Thursday, August 8, 2013

Ian Parker Plays Gershwin at the Brott Festival

We attended the Crazy for Gershwin concert last night at the McIntyre Theatre at Mohawk College and came away happy and musically satisfied. There was a near capacity crowd of very enthusiastic concert goers.

I don't usually attend Pops concerts but I've been doing a personal study of Gershwin's music and this presented an opportunity to hear his Concerto in F played by Canadian pianist Ian Parker.

There was a lot of talking at this concert. This would usually annoy me but, this time, it was pretty entertaining. Boris is an inveterate raconteur and a familiar personality to most of the audience. He introduced and congratulated soloists and shared anecdotes and wisdom. For example, he spoke warmly last night of his relationship with Leonard Bernstein (whose apprentice he was) and of "Lenny's" dislike of West Side Story. He wisely warned us that the Symphonic Dances end quietly, not after the climax of the penultimate section. (Somebody started to applaud anyway!)

The evening opened with a charming spiel from the staffer Jacqui Templeton-Muir, welcoming the audience and encouraging us to buy tickets for one (or all!) of the remaining three fabulous concerts. This was followed by conductor Boris Brott himself introducing Composer-in-Residence Maxime Goulet who explained the dramatic and musical premises of the short animated film, Running, for which he had written the score.

Maxime Goulet

Boris donned the headphones (he'd already explained about the need to follow the click-track) and the orchestra played while the film was projected on screens to each side of the stage.

M. Goulet returned and talked about the next music which he had composed in a film music course in Los Angeles to accompany the closing scene of the film Hidalgo. (The original score is by James Newton Howard). Again, the orchestra played the music while the film was projected.

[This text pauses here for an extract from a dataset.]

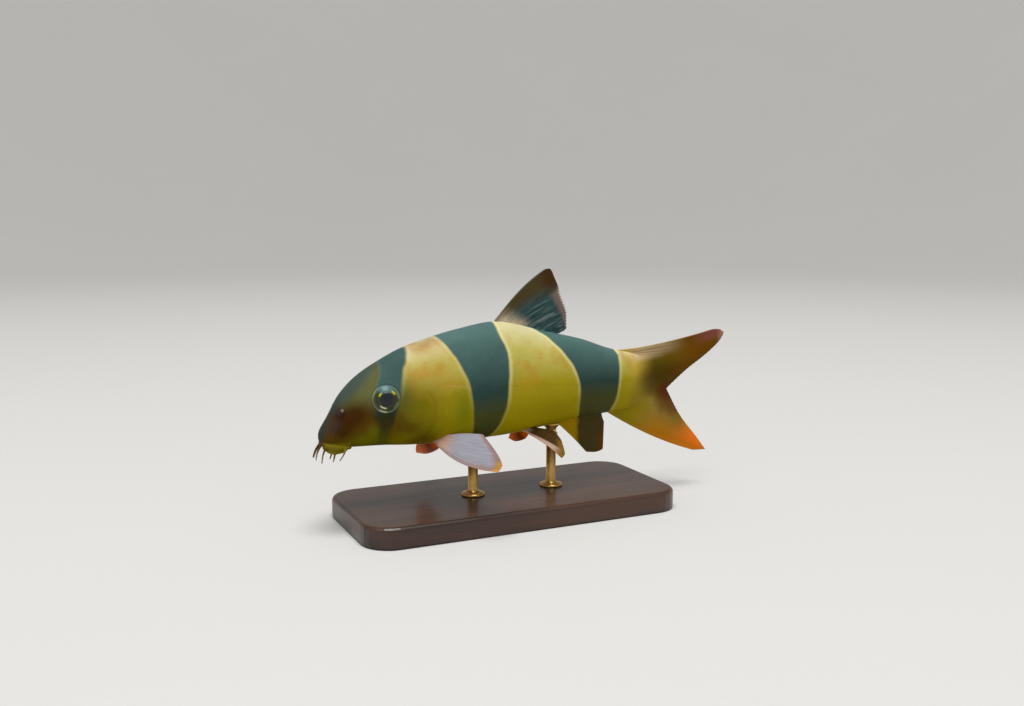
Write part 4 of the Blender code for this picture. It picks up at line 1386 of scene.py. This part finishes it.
def add_floor(c):
    """A round floor that bends up into the backdrop, in metres."""
    angle = np.linspace(0, 2 * math.pi, FLOOR_SIDES, endpoint=False)
    bend = np.radians(np.linspace(0, 80, 16))
    profile = [(0.01, 0.0), (0.3, 0.0)] + [
        (c.floor_radius + FLOOR_BEND * math.sin(t), FLOOR_BEND * (1 - math.cos(t))) for t in bend]
    rings = np.array([np.column_stack((r * np.cos(angle), r * np.sin(angle), angle * 0 + height))
                      for r, height in profile])
    faces = grid_faces(len(profile), FLOOR_SIDES, closed=True) + [list(range(FLOOR_SIDES))[::-1]]
    floor = add_piece("floor", rings.reshape(-1, 3), faces)
    look = Look("pale_floor", Specular_IOR_Level=0.1, Roughness=0.9)
    look.feed(Base_Color=look.shade(c.floor, 0.985 + look.noise(6, 2) * 0.03))
    floor.data.materials.append(look.material)
    floor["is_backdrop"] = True


def add_lights(c, scene):
    """Two soft lamps and an even pale sky."""
    for name, power, size, place in LIGHTS:
        lamp = bpy.data.lights.new(name, "POINT")
        lamp.energy, lamp.shadow_soft_size = getattr(c, power), size
        holder = bpy.data.objects.new(name, lamp)
        holder.location = place
        scene.collection.objects.link(holder)
    world = bpy.data.worlds.new("studio")
    world.use_nodes = True
    sky = world.node_tree.nodes["Background"]
    sky.inputs["Color"].default_value = (1, 1, 1, 1)
    sky.inputs["Strength"].default_value = c.sky
    scene.world = world
    scene.view_settings.view_transform = "Standard"


def add_camera(scene):
    """The camera, from the fish's left and a little from the front."""
    ahead = Vector((-math.sin(CAMERA_TURN) * math.cos(CAMERA_DIP),
                    math.cos(CAMERA_TURN) * math.cos(CAMERA_DIP), -math.sin(CAMERA_DIP)))
    across = Vector((math.cos(CAMERA_TURN), math.sin(CAMERA_TURN), 0))
    optics = bpy.data.cameras.new("camera")
    optics.sensor_width = SENSOR_WIDTH
    optics.lens = LENS_WIDTHS * SENSOR_WIDTH
    optics.clip_start = MM
    camera = bpy.data.objects.new("camera", optics)
    camera.matrix_world = Matrix((across, across.cross(ahead), -ahead)).transposed().to_4x4()
    camera.location = CAMERA_PLACE
    scene.collection.objects.link(camera)
    scene.camera = camera


class LOACH_OT_stage(bpy.types.Operator):
    """Set out the floor, the lights and the camera"""
    bl_idname = "loach.stage"
    bl_label = "Stage"

    def execute(self, context):
        settings = context.scene.loach_stage
        add_floor(settings)
        add_lights(settings, context.scene)
        add_camera(context.scene)
        return {"FINISHED"}


class LOACH_PT_model(bpy.types.Panel):
    """Lists the loach's pieces and their settings"""
    bl_label = "Clown Loach"
    bl_idname = "LOACH_PT_model"
    bl_space_type = "VIEW_3D"
    bl_region_type = "UI"
    bl_category = "Loach"

    def draw(self, context):
        for operator, group in PIECES:
            box = self.layout.box()
            box.operator("loach." + operator)
            settings = getattr(context.scene, "loach_" + operator)
            for name in group.__annotations__:
                box.prop(settings, name)


PIECES = (("skin", LOACH_PG_skin), ("fins", LOACH_PG_fins), ("eyes", LOACH_PG_eyes),
          ("stand", LOACH_PG_stand), ("stage", LOACH_PG_stage))
CLASSES = tuple(group for _, group in PIECES) + (
    LOACH_OT_skin, LOACH_OT_fins, LOACH_OT_eyes, LOACH_OT_stand, LOACH_OT_stage, LOACH_PT_model)


def register():
    for cls in CLASSES:
        bpy.utils.register_class(cls)
    for name, group in PIECES:
        setattr(bpy.types.Scene, "loach_" + name, bpy.props.PointerProperty(type=group))


def unregister():
    for name, _ in PIECES:
        delattr(bpy.types.Scene, "loach_" + name)
    for cls in reversed(CLASSES):
        bpy.utils.unregister_class(cls)


def main():
    register()
    bpy.ops.loach.skin()
    bpy.ops.loach.fins()
    bpy.ops.loach.eyes()
    bpy.ops.loach.stand()
    bpy.ops.loach.stage()
    size = {name: [list(corner) for corner in box]
            for name, box in (("cad", CAD_BOX), ("visual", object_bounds()))}


if __name__ == "__main__":
    main()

The two pieces are quite different. The Running music changes constantly and is often motoric, sometimes employing gestures and conventions which have been used in music for animation for decades. This is a serious piece, however, in the sense that it is extremely detailed and worked out with a clear understanding of developments in new music. It's a very convincing score which would bear listening to again.

The Hidalgo music is a more conventional orchestral film score echoing John Barry or perhaps John Williams. The film is a Western, so the broad melody and prominent strings and horns are conventions familiar to anyone who has listened to film music. It is, however, exactly what the scene required. You can watch and hear it here.

I think Maxime Goulet is a major talent. I've listened, on-line, to recordings of several of his works, both concert music and for media. He should have a long and successful career writing music for films or TV (he's already a successful video games score composer) if he can make the appropriate connections in the industry. My interview with him will be published in Greater Hamilton Musician Magazine in the coming weeks.

The first half closed with a spirited reading of the Gershwin Concerto in F. Gershwin composed it in 1925 hardly a year after the celebrated Rhapsody in Blue and before he began to study classical composition. It's a much longer and more involved piece than the Rhapsody. Themes recur in the middle and last movements. For all that, it often reminds one of the Rhapsody and, especially of the Three Preludes which were premièred a year later. Ian Parker played brilliantly. He really has a way with this repertoire. The orchestra sometimes overwhelmed the piano but that might just be an issue with this hall's acoustics. The first movement was conducted by Brott's apprentice Brendan Hagan who was exuberantly applauded at its end. Brott conducted the rest of the concerto. Much of the audience came to their feet at the concerto's end.

Ian Parker

The second half began with the Symphonic Dances from West Side Story. I heard a Brott-conducted performance of this piece many years ago in the Burridge Gym at McMaster University. Rich Little, who was also on the program, said Boris, dressed in a white suit, reminded him of the Man From Glad. I don't remember what Rich Little was doing there, but I fell in love with this piece.

It must be a great work to do with young players. It's demanding, full or complex rhythms, and very exciting, excerpting some of the most memorable moments from the Broadway show. Special mention must be made of trumpeter Daniel Mills. The percussionists were outstanding especially drummer Catherine Varvaro who also played trap set in the piece that followed.

Then Brott, his orchestra and Ian Parker rounded it out with the Rhapsody in Blue. Featured in the orchestra was clarinetist Afendi Yusuf who nailed the opening glissando. The standing and rhythmically applauding audience forced Parker to return and play an encore, a Chopin waltz.

These are premium concerts at a bargain price. The concert tickets are a little more than half what I am paying to hear the HPO next season as a subscriber, perhaps a quarter the price of a full-priced TSO concert. If you knew ahead of time what you wanted to hear, the tickets were available on WagJag for $19.